A highly creative individual, Judy C. Stribling has had a career that has spanned writing, editing, researching biomedical databases, teaching medical students, going on rounds with clinicians in hospitals and managing teams. She began her career in 1992 as the co-owner and vice president of Cadence Group Associates before joining Pfizer as assistant to the vice president of cardiac marketing from 1999 to 2006. Subsequently spending a year as a project archivist, writer and consultant at Lenox Hill Hospital from 2006 to 2007, Ms. Stribling then joined Weill Cornell Medicine, where she served as a medical librarian and special assistant to the library director from 2007 to 2009 and as a clinical medical librarian from 2009 to 2010.

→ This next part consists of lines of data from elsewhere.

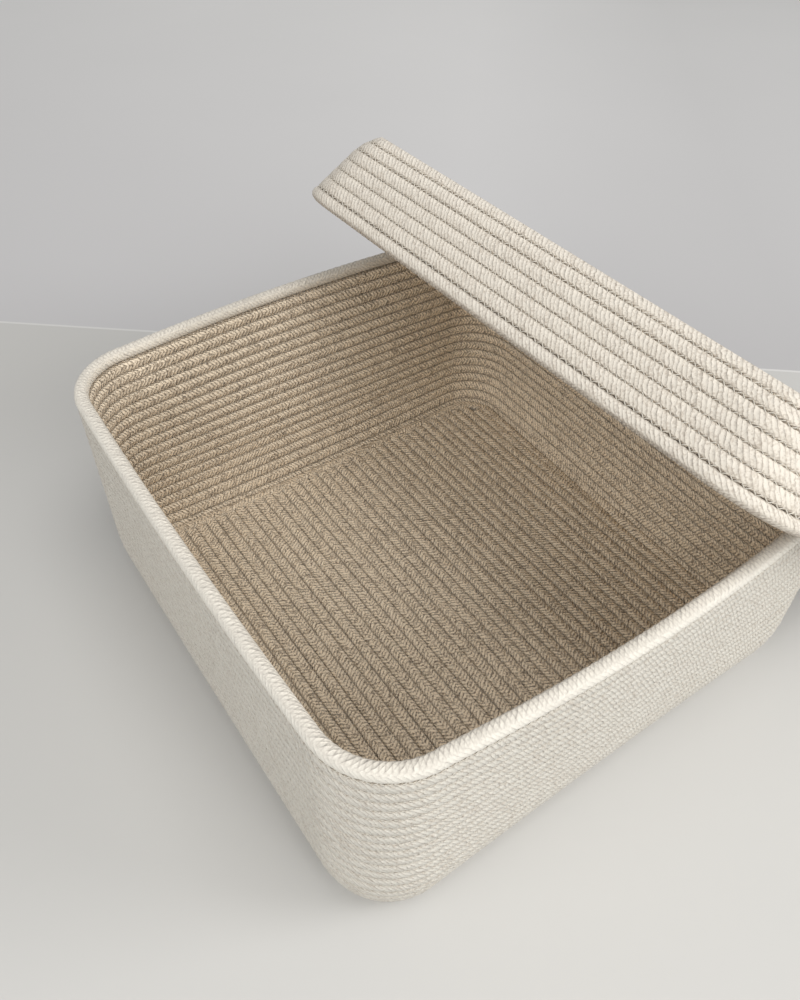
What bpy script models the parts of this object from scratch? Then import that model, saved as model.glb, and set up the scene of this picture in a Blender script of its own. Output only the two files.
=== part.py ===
"""Square lidded storage basket for knitting, coiled from sewn cotton cord.

The basket and its lid are each one long cotton cord. The cord is folded back
and forth into a flat ribbed panel, then laid round the panel's edge in
courses that climb into a wall. Thread, which is not modelled here, sews each
row to the next. The lid is the same tray, shallower and a little wider, and
it leans on the basket's back wall with its far side on the floor.

Metres, +Z up. The origin is on the floor under the middle of the basket. The
wall that carries the lid is the +X one.
"""
from dataclasses import dataclass
from math import cos, pi, radians, sin

import bmesh
import bpy
import numpy as np
from mathutils import Matrix, Vector

MM = 0.001

# The cord and the sewing
CORD_DIAMETER = 6.0 * MM
SEWN_GAP = 0.6 * MM
ROW_FLAT_WIDTH = 3.0 * MM
ROW_GROOVE_DEPTH = 1.1 * MM
PIECE_CLEARANCE = 0.3 * MM
LEAST_ALLOWED_GAP = 0.4 * MM

# The basket, its half sizes measured to the middle of the rim's cord
BASKET_HEIGHT = 120.0 * MM
BASKET_HALF_X = 126.0 * MM
BASKET_HALF_Y = 125.0 * MM
BASKET_COURSES = 20
RIM_CORNER_RADIUS = 29.5 * MM
RIM_BOW_X = 1.5 * MM
RIM_BOW_Y = 5.3 * MM
FOOT_BOW_Y = -1.9 * MM
FOOT_BEND_RADIUS = 68.0 * MM
FOOT_LEAN = radians(26.0)

# The lid, which slips over the basket's rim
LID_HEIGHT = 38.6 * MM
LID_COURSES = 7
LID_CLEARANCE = 4.5 * MM
LID_CORNER_RADIUS = 30.0 * MM
LID_EDGE_RADIUS = 28.2 * MM
LID_LEAN = radians(45.4)
LID_FLARE = radians(18.9)

# How the lid leans on the wall: its slope, its turn in its own plane, and its
# shift along the wall
LEAN_SLOPE = radians(36.15)
LEAN_TURN = radians(4.2)
LEAN_SHIFT = 4.2 * MM

# One loop has five points on each corner and one in the middle of each side.
# A tube has four sides and two more for each step of its bevel.
CORNER_STEPS = 4
TUBE_BEVEL_RESOLUTION = 1
TUBE_SIDES = 4 + 2 * TUBE_BEVEL_RESOLUTION
TAPER_STEP_SHARES = (0.25, 0.5, 0.75)
TAPER_MARGIN_SHARE = 0.12
GAP_SAMPLES_PER_POINT = 6
GAP_APART_DIAMETERS = 4

COTTON_COLOUR = (0.74, 0.68, 0.58, 1.0)
LID_COTTON_COLOUR = (0.76, 0.72, 0.64, 1.0)
COTTON_ROUGHNESS = 0.92

CORD_RADIUS = CORD_DIAMETER / 2
TUBE_RADIUS = (CORD_DIAMETER - SEWN_GAP) / 2


@dataclass(frozen=True)
class Tray:
    """Sizes of one coiled tray, with its panel at z = 0 and its mouth up.

    The wall leans out by `lean` at the panel and by `flare` at the mouth.
    """

    height: float
    half_x: float
    half_y: float
    courses: int
    rim_corner: float
    foot_bow_y: float
    rim_bow_x: float
    rim_bow_y: float
    bend_radius: float
    lean: float
    flare: float

    @property
    def last_level(self):
        """The level of the rim's course, where the first course is 0."""
        return self.courses - 1

    @property
    def wall_length(self):
        """Length of the wall's profile, from the first cord to the rim's."""
        return self.arc_length + self.straight_length

    @property
    def arc_length(self):
        """Length of the stretch that turns from the lean to the flare."""
        return self.bend_radius * (self.lean - self.flare)

    @property
    def straight_length(self):
        """Length of the stretch that goes on at the flare up to the rim."""
        arc_height = self.bend_radius * (sin(self.lean) - sin(self.flare))
        return (self.height - CORD_DIAMETER - arc_height) / cos(self.flare)


def basket_tray():
    """The basket: walls that lean out at the foot and then stand upright."""
    return Tray(height=BASKET_HEIGHT, half_x=BASKET_HALF_X, half_y=BASKET_HALF_Y,
                courses=BASKET_COURSES, rim_corner=RIM_CORNER_RADIUS,
                foot_bow_y=FOOT_BOW_Y, rim_bow_x=RIM_BOW_X, rim_bow_y=RIM_BOW_Y,
                bend_radius=FOOT_BEND_RADIUS, lean=FOOT_LEAN, flare=0.0)


def lid_tray():
    """The lid, at its mouth one cord and a clearance wider than the rim."""
    grow = CORD_DIAMETER + LID_CLEARANCE
    return Tray(height=LID_HEIGHT, half_x=BASKET_HALF_X + grow,
                half_y=BASKET_HALF_Y + grow, courses=LID_COURSES,
                rim_corner=LID_CORNER_RADIUS, foot_bow_y=RIM_BOW_Y,
                rim_bow_x=RIM_BOW_X, rim_bow_y=RIM_BOW_Y,
                bend_radius=LID_EDGE_RADIUS, lean=LID_LEAN, flare=LID_FLARE)


def profile(tray, level):
    """Inset from the rim's line and height of the cord's middle at a level.

    The wall's section is an arc that starts at the tray's lean and turns
    to its flare, then a straight. Beyond either end it goes on straight.
    """
    run = tray.wall_length * level / tray.last_level
    on_arc = min(max(run, 0.0), tray.arc_length)
    lean_here = tray.lean - on_arc / tray.bend_radius
    before = min(run, 0.0)
    after = max(run - tray.arc_length, 0.0)
    arc_inset = tray.bend_radius * (cos(tray.flare) - cos(lean_here))
    arc_height = tray.bend_radius * (sin(tray.lean) - sin(lean_here))
    straight_inset = (tray.straight_length - after) * sin(tray.flare)
    inset = arc_inset + straight_inset - before * sin(tray.lean)
    height = arc_height + after * cos(tray.flare) + before * cos(tray.lean)
    return inset, CORD_RADIUS + height


@dataclass(frozen=True)
class Plan:
    """Half sizes, corner radius and bows of one course, and its height."""

    half_x: float
    half_y: float
    corner: float
    bow_x: float
    bow_y: float
    height: float


def course_plan(tray, level, shrink=0.0):
    """The plan of a course, or of a line the given distance inside it."""
    inset, height = profile(tray, level)
    rise_share = level / tray.last_level
    return Plan(half_x=tray.half_x - inset - shrink,
                half_y=tray.half_y - inset - shrink,
                corner=tray.rim_corner - inset - shrink,
                bow_x=tray.rim_bow_x * rise_share,
                bow_y=tray.foot_bow_y
                + (tray.rim_bow_y - tray.foot_bow_y) * rise_share,
                height=height)


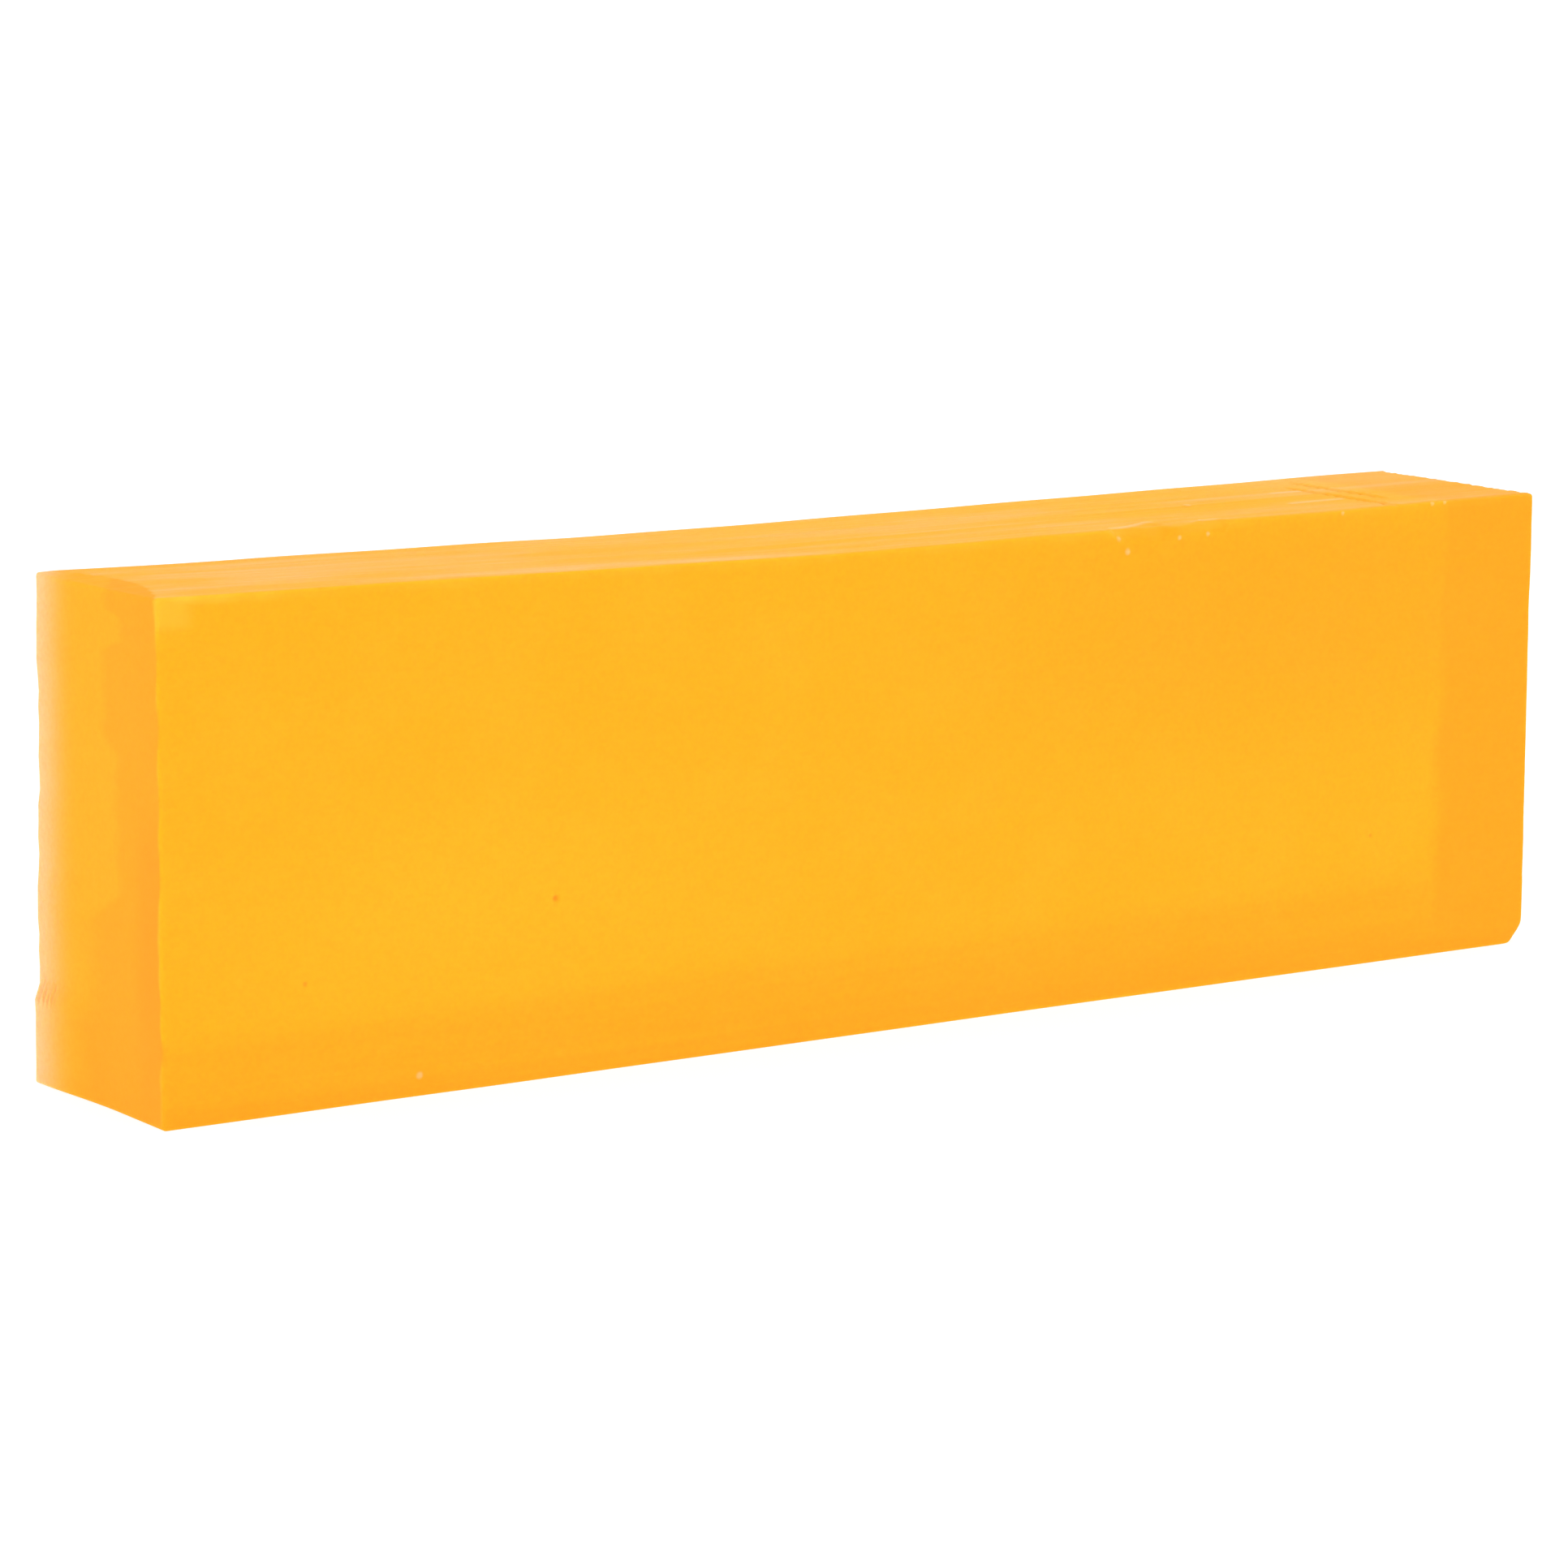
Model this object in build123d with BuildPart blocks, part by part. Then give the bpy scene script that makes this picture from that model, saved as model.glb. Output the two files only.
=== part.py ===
from build123d import *
import os

os.makedirs("parts", exist_ok=True)

# Detailing clay bar: one homogeneous block of soft polymer clay, pushed through a rectangular die
# and cut to length with a knife. Millimetres. The bar stands on one of its long narrow sides.
# Frame: origin at the centre of the base, +X along the bar, -Y out of the front broad face, +Z up.

# ---- the block that leaves the die
BAR_LENGTH = 115.0
BAR_THICKNESS = 17.0
BAR_HEIGHT = 34.0
TOP_SAG = 0.5  # how far the soft top face dips at mid length
BASE_EDGE_RADIUS = 0.25  # the two long edges that the die leaves crisp
TOP_EDGE_RADIUS = 0.5  # the two long edges that handling has softened

# ---- the far end (+X), cut by a knife that ran in a little towards the top
KNIFE_LEAN = 0.25
CHIP_LENGTH = 1.3  # broken lower front corner, measured along each of its three edges
CHIP_DEPTH = 1.6
CHIP_HEIGHT = 1.5

# ---- the near end (-X), whose top edge the knife dragged down towards the back face
ROLL_WIDTH = 4.0
ROLL_DROP = 0.3

# ---- two knife scores straight across the top, near the far end
SCORE_SETBACK = 10.9  # far end to the first score
SCORE_PITCH = 2.3  # first score to the second
SCORE_WIDTH = 0.35
SCORE_DEPTH = 0.25
SCORE_STARTS = (2.2, 4.4)  # how far in from the back face each score begins
SCORE_STOPS = (3.9, 0.9)  # how far short of the front face each score ends

# ---- handling marks on the front face and its top edge
PIT_SETBACK = 29.2  # near end to the pit
PIT_HEIGHT = 12.1
PIT_RADIUS = 0.35
NICK_SETBACK = 38.6  # far end to the nick in the top front edge
NICK_RADIUS = 0.8

half_length = BAR_LENGTH / 2
half_thickness = BAR_THICKNESS / 2
front_y = -half_thickness
back_y = half_thickness


def top_height(x):
    """Height of the sagging top face at x: the dip fades with the square of the distance from the middle."""
    return BAR_HEIGHT - TOP_SAG * (1 - (x / half_length) ** 2)


with BuildPart() as clay_bar:
    # Side view of the bar, with the sagging top, given its thickness both ways from the middle plane.
    with BuildSketch(Plane.XZ):
        with BuildLine():
            base = Line((-half_length, 0), (half_length, 0))
            far_cut = Line(base @ 1, (half_length - KNIFE_LEAN, BAR_HEIGHT))
            near_cut = Line(base @ 0, (-half_length, BAR_HEIGHT))
            ThreePointArc(near_cut @ 1, (0, top_height(0)), far_cut @ 1)
        make_face()
    extrude(amount=half_thickness, both=True)

    # Long edges: the groups hold the edges that run along X, lowest first.
    long_edges = clay_bar.edges().filter_by(lambda e: abs(e.tangent_at(0.5).X) > 0.9)
    level_groups = long_edges.group_by(Axis.Z)
    fillet(level_groups[0], radius=BASE_EDGE_RADIUS)
    long_edges = clay_bar.edges().filter_by(lambda e: abs(e.tangent_at(0.5).X) > 0.9)
    level_groups = long_edges.group_by(Axis.Z)
    fillet(level_groups[-1], radius=TOP_EDGE_RADIUS)

    # Near end: a shallow plane through the front top corner takes off the dragged-down edge.
    front_corner = Vector(-half_length, front_y, BAR_HEIGHT)
    back_on_top = Vector(-half_length + ROLL_WIDTH, back_y, top_height(-half_length + ROLL_WIDTH))
    back_on_end = Vector(-half_length, back_y, BAR_HEIGHT - ROLL_DROP)
    roll_normal = (back_on_end - front_corner).cross(back_on_top - front_corner)
    if roll_normal.Z < 0:
        roll_normal = -roll_normal
    split(bisect_by=Plane(origin=front_corner, z_dir=roll_normal), keep=Keep.BOTTOM)

    # Far end: a plane through three points on the edges of the lower front corner breaks it off.
    chip_on_base = Vector(half_length - CHIP_LENGTH, front_y, 0)
    chip_on_end = Vector(half_length, front_y + CHIP_DEPTH, 0)
    chip_on_edge = Vector(half_length, front_y, CHIP_HEIGHT)
    chip_normal = (chip_on_end - chip_on_base).cross(chip_on_edge - chip_on_base)
    if chip_normal.X < 0:
        chip_normal = -chip_normal
    split(bisect_by=Plane(origin=chip_on_base, z_dir=chip_normal), keep=Keep.BOTTOM)

    # Knife scores: a shallow V pressed into the top, closed at both ends.
    for number, (start, stop) in enumerate(zip(SCORE_STARTS, SCORE_STOPS)):
        score_x = half_length - SCORE_SETBACK - number * SCORE_PITCH
        score_start = (score_x, back_y - start, top_height(score_x))
        score_plane = Plane(origin=score_start, x_dir=(1, 0, 0), z_dir=(0, -1, 0))
        with BuildSketch(score_plane):
            with BuildLine():
                Polyline(
                    (-SCORE_WIDTH, SCORE_DEPTH),
                    (SCORE_WIDTH, SCORE_DEPTH),
                    (0, -SCORE_DEPTH),
                    close=True,
                )
            make_face()
        extrude(amount=BAR_THICKNESS - start - stop, mode=Mode.SUBTRACT)

    # A pit in the front face, and a nick in the top front edge.
    with Locations((-half_length + PIT_SETBACK, front_y, PIT_HEIGHT)):
        Sphere(PIT_RADIUS, mode=Mode.SUBTRACT)
    nick_x = half_length - NICK_SETBACK
    with Locations((nick_x, front_y - NICK_RADIUS / 4, top_height(nick_x) + NICK_RADIUS / 4)):
        Sphere(NICK_RADIUS, mode=Mode.SUBTRACT)

clay_bar.part.label = "clay_bar"
export_step(clay_bar.part, "parts/clay_bar.step")
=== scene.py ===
import math

import bpy
import numpy as np
from mathutils import Matrix, Vector


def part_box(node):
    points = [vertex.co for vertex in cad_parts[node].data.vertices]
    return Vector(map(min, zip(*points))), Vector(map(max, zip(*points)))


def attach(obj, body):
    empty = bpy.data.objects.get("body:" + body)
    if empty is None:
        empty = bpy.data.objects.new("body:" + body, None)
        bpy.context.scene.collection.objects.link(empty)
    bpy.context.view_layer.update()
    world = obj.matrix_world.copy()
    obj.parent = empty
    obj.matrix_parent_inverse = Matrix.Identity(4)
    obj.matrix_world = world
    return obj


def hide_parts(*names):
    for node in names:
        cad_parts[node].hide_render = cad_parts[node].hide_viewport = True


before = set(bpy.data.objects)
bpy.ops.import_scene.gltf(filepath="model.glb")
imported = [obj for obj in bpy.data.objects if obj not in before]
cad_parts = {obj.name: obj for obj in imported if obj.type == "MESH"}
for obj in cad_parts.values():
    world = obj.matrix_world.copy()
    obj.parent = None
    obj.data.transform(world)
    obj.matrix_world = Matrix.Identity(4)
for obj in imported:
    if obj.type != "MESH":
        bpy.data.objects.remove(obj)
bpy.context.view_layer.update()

# ---- The clay bar: its shape ---------------------------------------------------------------------
# One block of soft polymer clay, coloured right through, with nothing inside it. It leaves a
# rectangular die as a long slab, whose walls drag fine lines along it, and a knife cuts it to
# length. It sags a little under its own weight, and fingers and the knife leave the other marks.

MM = 0.001
bar_low, bar_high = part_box("clay_bar")
LENGTH, THICKNESS, HEIGHT = (bar_high - bar_low) / MM
HALF = LENGTH / 2
FRONT = -THICKNESS / 2
BACK = THICKNESS / 2

# The top bends down to a soft crease that crosses the bar slantwise, a little short of the middle.
CREASE_AT = -10.3
CREASE_SLANT = -0.75
CREASE_DROP = 0.53
BEND = 0.0099  # rise for each millimetre away from the crease
CREASE_SOFTNESS = 2.5

KNIFE_LEAN = 0.25  # how far the far cut runs in towards the top
FAR_SPREAD = 0.12  # how far the clay was pushed out along the bar at the far cut
BASE_RADIUS = 0.1
NEAR_CUT_RADIUS = 0.22  # the arris all round each cut end
FAR_CUT_RADIUS = 0.14
BACK_TOP_RADIUS = 0.18

# The top front arris is crisp, but for a short stretch where it is worn and ragged.
FRONT_TOP_RADIUS = 0.16
WORN_FROM, WORN_TO = 17.8, 28.2
WORN_RADIUS = 0.8

# Within that stretch a finger scooped the top's edge down and pushed up a low lip behind the scoop.
SCOOP_AT = 23.2
SCOOP_HALF = 2.6
SCOOP_REACH = 1.5  # how far it comes in over the top
SCOOP_DROP = 0.25
LIP_RISE = 0.12

# The knife dragged the near end's top arris over, most of all a little behind the middle.
ROLL_WIDTH = 2.8
ROLL_DROP = 0.12

# The far end's lower front corner is broken off: its reach along each edge, and the break's soft lip.
CHIP = (1.3, 1.6, 1.5)
CHIP_LIP = 0.12

# Two knife scores across the top: place along the bar, and where each one starts and fades out.
SCORES = ((46.6, 6.3, -4.6), (44.3, 4.1, -8.3))
SCORE_DEPTH = 0.2
SCORE_SPREAD = 0.2

# Two short smears that the knife dragged up to the scores: from and to along the bar, and across it.
SMEARS = ((40.3, 43.9, 1.9), (37.7, 43.6, -3.3))
SMEAR_WIDTH = 0.45
SMEAR_RISE = 0.03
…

Ms. Stribling briefly spent time as the library director for the Swedish Institute in 2010 before serving as the information and education services librarian at the Icahn School of Medicine at Mount Sinai from 2011 to 2013. In 2013, she returned to Weill Cornell Medicine as an assistant librarian and manager of the Myra Mahon Patient Resource Center. She went on to take on additional responsibilities as the assistant director of clinical services in 2015 and was promoted to the role of associate librarian in 2019. Ms. Stribling concluded her tenure at Weill Cornell Medicine in 2021.
Since 2021, Ms. Stribling has excelled as a freelance scientific writer, editor and researcher, providing authors with scientific and medical writing, editing and research services. She most recently co-authored the book chapter “Adapting Instructor and Outreach at a Large Academy Health Sciences Library and Archive” in Virtual Services in the Health Sciences Library: A Handbook, which was published by Rowman & Littlefield Publishers in 2022. Also with Rowman & Littlefield, she was an editor for The Clinical Medical Librarian’s Handbook in 2020. Furthermore, Ms. Stribling has had 13 articles published in peer-reviewed journals and is currently writing a chapter for another book due out soon.
With a strong educational background, Ms. Stribling holds a Bachelor of Science and Master of Arts in history from the University of Southern Mississippi and a Master of Library Science from the Pratt Institute. She is also an American hospital information professional and a consumer health information specialist, having been certified by the Medical Library Association. Taking great pride in her research and her work educating consumers and patients, she considers the highlight of her career to be being named Consumer Health Librarian of the Year by the Medical Library Association. Previous honors to her name include the Health Information Outreach Award and several grants from the Network of the National Library of Medicine.